▶ _Task requirements_
Filter the listing and keep only the lines with the word "node".

Data items:
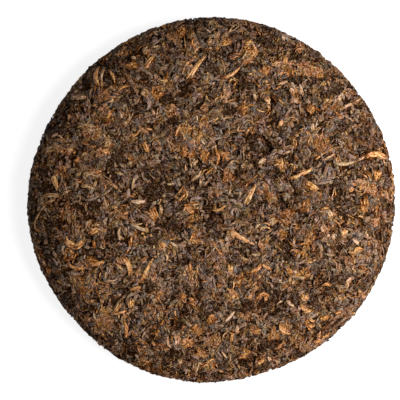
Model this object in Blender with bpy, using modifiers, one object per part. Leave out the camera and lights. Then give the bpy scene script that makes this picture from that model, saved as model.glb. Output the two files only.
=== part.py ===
"""Ripe tea cake: steamed dark leaf pressed in a cloth bag to a domed disc with a rounded rim.

The cake lies on its flat back, face up, with its origin under its middle on the ground.
Its back has the shallow hollow that the twisted mouth of the cloth bag leaves.
One turned core is covered with leaf-shaped bumps, and the largest stems and tips are fused on.
Lengths are in metres.
"""

import math
import random

import bmesh
import bpy
import numpy as np
from mathutils import Matrix, Vector
from mathutils.bvhtree import BVHTree

# Driving dimensions of the disc
CAKE_RADIUS = 0.0990
CAKE_HEIGHT = 0.0220
WIDEST_HEIGHT = 0.0085  # the rim is widest at this height
RESTING_RADIUS = 0.0820  # the flat ring that it rests on ends here
SHOULDER_POWER = 5.0  # larger is a flatter face with a tighter shoulder
HEEL_POWER = 2.5  # the same for the turn from the rim to the back
HOLLOW_RADIUS = 0.0270
HOLLOW_DEPTH = 0.0100
HOLLOW_POWER = 1.5  # above 1 rounds the lip of the hollow

# A hand-pressed disc isn't quite round: waves round the rim, how far they reach out, and where
RIM_WAVES = (
    (2, 0.00055, math.radians(28)),
    (3, 0.00044, math.radians(-32)),
    (4, 0.00044, math.radians(-4)),
    (5, 0.00022, math.radians(-33)),
    (6, 0.00020, math.radians(11)),
)

# Leaf-shaped bumps all over the skin
LEAF_COUNT = 1700
LEAF_LENGTH = (0.006, 0.015)
LEAF_WIDTH = (0.0024, 0.0044)
LEAF_RISE = (0.0005, 0.0014)
LEAF_BED = -0.0006  # the skin between the leaves lies this far below the turned shape
LEAF_FADE_HEIGHT = 0.0015  # bumps fade out below this height, towards the flat back
FLAT_BELOW = 0.00012  # what lies lower than this is pressed flat on the ground

# Fineness of the turned skin, and the faces kept of it
CURVE_STEPS = 200  # points that each curve of the section is worked out at
TURN_STEPS = 240
SKIN_SPACING = 0.0024
CORE_TRIANGLES = 6400
WELD_DISTANCE = 0.00001

# Stems and tips fused on the skin
STRIP_SPACING = 0.0034  # between the points along a strip
STRIP_SINK = 0.1  # share of its radius that a strip's middle line lies below the skin
STRIP_FORMS = {"stem": (0.00080, 0.25), "tip": (0.00095, 0.65)}  # radius, and how much the ends thin
FACE_STRIPS = 44
FACE_REACH = 0.92  # share of the cake's radius that the scattered strips of the face cover
RIM_STRIPS = 18
RIM_HEIGHTS = (0.005, 0.014)
RIM_SPREAD = 0.3  # how far a strip of the rim may lie off its even place, and off level
STRIP_LENGTH = (0.009, 0.020)
STRIP_BEND = 45.0  # degrees that a scattered strip may turn over its length
GOLDEN_ANGLE = math.pi * (3 - math.sqrt(5))
NEAR_LARGE = 0.008  # a scattered strip keeps this far from the large ones

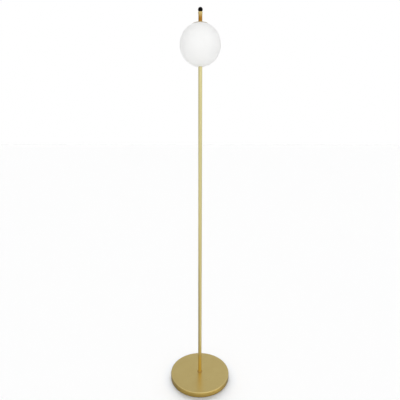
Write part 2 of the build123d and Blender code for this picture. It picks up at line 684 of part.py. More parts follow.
# Ceramic holder: a flange with two screws, a recess for the bulb's foot and two pin holes.
pin_places = GridLocations(0, PIN_PITCH, 1, 2)
with BuildPart() as lamp_holder:
    with BuildSketch(level(bridge_top)):
        SlotOverall(HOLDER_FLANGE_LENGTH, HOLDER_FLANGE_WIDTH, rotation=90)
    extrude(amount=HOLDER_FLANGE_HEIGHT)
    with BuildSketch(level(bridge_top)):
        Circle(HOLDER_RADIUS)
    extrude(amount=HOLDER_HEIGHT)
    fillet(lamp_holder.edges().group_by(Axis.Z)[-1], HOLDER_EDGE_RADIUS)
    with BuildSketch(level(holder_top)):
        RectangleRounded(
            BULB_FOOT_WIDTH + 2 * BULB_FIT, BULB_FOOT_LENGTH + 2 * BULB_FIT, BULB_FOOT_CORNER + BULB_FIT
        )
    extrude(amount=-HOLDER_RECESS_DEPTH, mode=Mode.SUBTRACT)
    with BuildSketch(level(recess_floor)):
        with pin_places:
            Circle(PIN_RADIUS + BULB_FIT)
    extrude(amount=-PIN_LENGTH, mode=Mode.SUBTRACT)
    with BuildSketch(level(bridge_top)):
        with holder_screw_places:
            Circle(HOLDER_SCREW_RADIUS + THREAD_FIT)
    extrude(amount=HOLDER_FLANGE_HEIGHT, mode=Mode.SUBTRACT)
write(lamp_holder, "lamp_holder")

flange_face = bridge_top + HOLDER_FLANGE_HEIGHT
with BuildPart() as holder_screws:
    with BuildSketch(level(flange_face)):
        with holder_screw_places:
            Circle(HOLDER_SCREW_HEAD_RADIUS)
    extrude(amount=HOLDER_SCREW_HEAD_HEIGHT)
    fillet(holder_screws.edges().group_by(Axis.Z)[-1], HOLDER_SCREW_HEAD_HEIGHT / 2)
    with BuildSketch(level(flange_face)):
        with holder_screw_places:
            Circle(HOLDER_SCREW_RADIUS)
    extrude(amount=-(HOLDER_FLANGE_HEIGHT + 2 * BRIDGE_THICKNESS))
    with BuildSketch(level(flange_face + HOLDER_SCREW_HEAD_HEIGHT)):
        with holder_screw_places:
            Rectangle(2 * HOLDER_SCREW_RADIUS, CROSS_WIDTH)
            Rectangle(CROSS_WIDTH, 2 * HOLDER_SCREW_RADIUS)
    extrude(amount=-CROSS_DEPTH, mode=Mode.SUBTRACT)
write(holder_screws, "holder_screws")

# ---------------------------------------------------------------- bulb
with BuildPart() as bulb_foot:
    with BuildSketch(level(bulb_foot_low)):
        RectangleRounded(BULB_FOOT_WIDTH, BULB_FOOT_LENGTH, BULB_FOOT_CORNER)
    extrude(amount=BULB_FOOT_HEIGHT)
write(bulb_foot, "bulb_foot")

with BuildPart() as bulb_pins:
    with BuildSketch(level(bulb_foot_low - PIN_LENGTH)):
        with pin_places:
            Circle(PIN_RADIUS)
    extrude(amount=PIN_LENGTH)
    fillet(bulb_pins.edges().group_by(Axis.Z)[0], PIN_RADIUS / 2)
write(bulb_pins, "bulb_pins")

# Frosted envelope: a thin shell with a neck and a round end, open below.
dome_centre = bulb_low + BULB_LENGTH - BULB_RADIUS
shoulder = bulb_low + BULB_RADIUS / 2
with BuildPart() as bulb_envelope:
    with BuildSketch(upright()):
        with BuildLine():
            Polyline(
                (BULB_NECK_RADIUS - BULB_WALL, bulb_low),
                (BULB_NECK_RADIUS, bulb_low),
                (BULB_RADIUS, shoulder),
                (BULB_RADIUS, dome_centre),
            )
            CenterArc((0, dome_centre), BULB_RADIUS, 0, 90)
            Line((0, dome_centre + BULB_RADIUS), (0, dome_centre + BULB_RADIUS - BULB_WALL))
            CenterArc((0, dome_centre), BULB_RADIUS - BULB_WALL, 0, 90)
            Polyline(
                (BULB_RADIUS - BULB_WALL, dome_centre),
                (BULB_RADIUS - BULB_WALL, shoulder),
                (BULB_NECK_RADIUS - BULB_WALL, bulb_low),
            )
        make_face()
    revolve(axis=Axis.Z)
write(bulb_envelope, "bulb_envelope")

# Board with light chips on both faces, standing on the foot.
chip_centre = bulb_low + CORE_LENGTH / 2
with BuildPart() as bulb_core:
    with BuildSketch(level(bulb_low)):
        Rectangle(CORE_THICKNESS, CORE_WIDTH)
    extrude(amount=CORE_LENGTH)
    for face, direction in ((CORE_THICKNESS / 2, 1), (-CORE_THICKNESS / 2, -1)):
        with BuildSketch(Plane(origin=(face, 0, chip_centre), x_dir=(0, 1, 0), z_dir=(direction, 0, 0))):
            with GridLocations(CHIP_PITCH, CHIP_PITCH, 2, CHIP_ROWS):
                Rectangle(CHIP_SIZE, CHIP_SIZE)
        extrude(amount=CHIP_HEIGHT)
write(bulb_core, "bulb_core")

# ================================================================ cap, stem and ball
# Spun cap: follows the globe, with a flat for the stem in its middle.
with BuildPart() as globe_cap:
    cap_hole = STUD_RADIUS + CAP_HOLE_CLEARANCE
    flat_under = cap_under - globe_height
    flat_inner = sqrt(cap_inner_radius**2 - flat_under**2)
    rim_inner = CAP_RADIUS * cap_inner_radius / cap_outer_radius
    rim_middle = Vector(CAP_RADIUS, sphere_height(cap_outer_radius, CAP_RADIUS)) * (
        (cap_inner_radius + cap_outer_radius) / 2 / cap_outer_radius
    )
    rim_tip = rim_middle + Vector(rim_middle.Y, -rim_middle.X).normalized() * CAP_THICKNESS / 2
    with BuildSketch(upright(globe_height)):
        with BuildLine():
            Polyline(
                (flat_inner, flat_under),
                (cap_hole, flat_under),
                (cap_hole, cap_top - globe_height),
                (CAP_FLAT_RADIUS, cap_top - globe_height),
            )
            sphere_arc(cap_outer_radius, CAP_FLAT_RADIUS, CAP_RADIUS)
            ThreePointArc(
                (CAP_RADIUS, sphere_height(cap_outer_radius, CAP_RADIUS)),
                rim_tip,
                (rim_inner, sphere_height(cap_inner_radius, rim_inner)),
            )
            sphere_arc(cap_inner_radius, rim_inner, flat_inner)
        make_face()
    revolve(axis=Axis.Z)
write(globe_cap, "globe_cap")

# Soft ring: a thin flange under the cap and a skirt that centres it in the opening.
with BuildPart() as cap_gasket:
    with BuildSketch(upright(globe_height)):
        with BuildLine():
            Polyline(
                (gasket_skirt_inner, sphere_height(gasket_outer_radius, gasket_skirt_inner)),
                (gasket_skirt_inner, gasket_low),
                (gasket_skirt_outer, gasket_low),
                (gasket_skirt_outer, sphere_height(gasket_inner_radius, gasket_skirt_outer)),
            )
            sphere_arc(gasket_inner_radius, gasket_skirt_outer, GASKET_FLANGE_RADIUS)
            Line(
                (GASKET_FLANGE_RADIUS, sphere_height(gasket_inner_radius, GASKET_FLANGE_RADIUS)),
                (GASKET_FLANGE_RADIUS, sphere_height(gasket_outer_radius, GASKET_FLANGE_RADIUS)),
            )
            sphere_arc(gasket_outer_radius, GASKET_FLANGE_RADIUS, gasket_skirt_inner)
        make_face()
    revolve(axis=Axis.Z)
write(cap_gasket, "cap_gasket")

stem_washer = ring(cap_top, stem_foot, STEM_WASHER_RADIUS, STUD_RADIUS + CAP_HOLE_CLEARANCE)
write(stem_washer, "stem_washer")

# Turned stem: threaded bore below, a flared rim and a round seat for the ball above.
with BuildPart() as top_stem:
    stem_bore = STUD_RADIUS + THREAD_FIT
    seat_edge = sqrt(cup_radius**2 - (ball_height - stem_rim) ** 2)
    seat_middle = (seat_edge + ball_hole_radius) / 2
    flare_start = stem_foot + STEM_FLARE_START
    stud_hole_floor = cup_floor - BALL_STUD_GRIP - BALL_HOLE_SPARE
    with BuildSketch(upright()):
        with BuildLine():
            Polyline(
                (0, stem_foot + STEM_BORE_DEPTH),
                (stem_bore, stem_foot + STEM_BORE_DEPTH),
                (stem_bore, stem_foot),
                (STEM_RADIUS - STEM_CHAMFER, stem_foot),
                (STEM_RADIUS, stem_foot + STEM_CHAMFER),
                (STEM_RADIUS, flare_start),
            )
            TangentArc(
                (STEM_RADIUS, flare_start), (STEM_RIM_RADIUS, stem_rim - STEM_CHAMFER), tangent=(0, 1)
            )
            Polyline(
                (STEM_RIM_RADIUS, stem_rim - STEM_CHAMFER),
                (STEM_RIM_RADIUS - STEM_CHAMFER, stem_rim),
                (seat_edge, stem_rim),
            )
            ThreePointArc(
                (seat_edge, stem_rim),
                (seat_middle, ball_height - sphere_height(cup_radius, seat_middle)),
                (ball_hole_radius, cup_floor),
            )
            Polyline(
                (ball_hole_radius, cup_floor),
                (ball_hole_radius, stud_hole_floor),
                (0, stud_hole_floor),
                (0, stem_foot + STEM_BORE_DEPTH),
            )
        make_face()
    revolve(axis=Axis.Z)
write(top_stem, "top_stem")

with BuildPart() as finial_ball:
    with Locations((0, 0, ball_height)):
        Sphere(ball_radius)
    with BuildSketch(level(ball_height - ball_radius)):
        Circle(ball_hole_radius)
    extrude(amount=BALL_STUD_GRIP + BALL_HOLE_SPARE, mode=Mode.SUBTRACT)
write(finial_ball, "finial_ball")

with BuildPart() as ball_stud:
    with BuildSketch(level(cup_floor - BALL_STUD_GRIP)):
        Circle(BALL_STUD_RADIUS)
    extrude(amount=ball_height - ball_radius + BALL_STUD_GRIP - cup_floor + BALL_STUD_GRIP)
    chamfer(ball_stud.edges().filter_by(GeomType.CIRCLE), NIPPLE_CHAMFER)
write(ball_stud, "ball_stud")

print(f"lamp height {ball_height + ball_radius:.1f} mm, globe centre {globe_height:.1f} mm")
print(f"wire gap {WIRE_GAP:.2f} mm, wire bend {WIRE_BEND:.1f} mm, cap top {cap_top:.2f} mm")
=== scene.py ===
from math import pi, radians

import bpy
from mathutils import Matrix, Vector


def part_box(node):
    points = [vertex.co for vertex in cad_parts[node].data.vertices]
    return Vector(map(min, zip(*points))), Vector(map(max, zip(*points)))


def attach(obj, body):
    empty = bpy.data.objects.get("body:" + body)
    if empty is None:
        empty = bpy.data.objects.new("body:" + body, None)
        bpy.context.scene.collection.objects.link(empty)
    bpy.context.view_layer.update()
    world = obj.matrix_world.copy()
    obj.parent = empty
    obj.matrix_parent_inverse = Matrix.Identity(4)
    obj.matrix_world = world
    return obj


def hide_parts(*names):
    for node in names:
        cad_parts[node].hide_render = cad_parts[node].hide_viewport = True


# Globe floor lamp: finishes for the pieces of the fixed frame, the threaded stud, and a plain
# pale studio. Metres where nothing else is said, +Z up, the pole on the Z axis, the front
# towards -Y.

MM = 0.001

# camera, where the photograph was taken from
CAMERA_PLACE = (-0.0007, -1.310, 1.058)
CAMERA_TILT = 11.31  # degrees below level
CAMERA_ROLL = -0.08  # degrees
CAMERA_LENS = 30.19
SENSOR_WIDTH = 36.0

# floor; reaches are counted from the pole
FLOOR_DROP = 0.3 * MM  # below the pad
FLOOR_SIZE = 60.0
FLOOR_PAINT = (0.88, 0.88, 0.88, 1.0)
FLOOR_GLOW = 0.03  # what the floor adds to its own light where it is seen
FLOOR_HOLE = 0.121  # hidden hole under the base, which lets the room's light reach its underside
SHADE_PAINT = (0.80, 0.84, 0.90, 1.0)  # near the base; it evens out the brass's yellow light
SHADE_REACH = 0.145
SHADE_BLUR = 0.03

# how much dimmer metal sees the floor: on the left out to a distance, behind the lamp all over,
# and beside the base on its right and left
LEFT_DIM = 0.4
LEFT_REACH = 1.4
LEFT_BLUR = 1.1
BACK_DIM = 0.28
SIDE_BLUR = 0.13  # over this far to each side of the pole, left and back set in
BESIDE_REACH = 0.21
BESIDE_BLUR = 0.05
BESIDE_SIDE_BLUR = 0.02
BESIDE_RIGHT = 0.11
BESIDE_RIGHT_DIM = 0.45
BESIDE_LEFT = -0.10
BESIDE_LEFT_DIM = 0.15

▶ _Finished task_
def part_box(node):
    points = [vertex.co for vertex in cad_parts[node].data.vertices]
    for node in names:
        cad_parts[node].hide_render = cad_parts[node].hide_viewport = True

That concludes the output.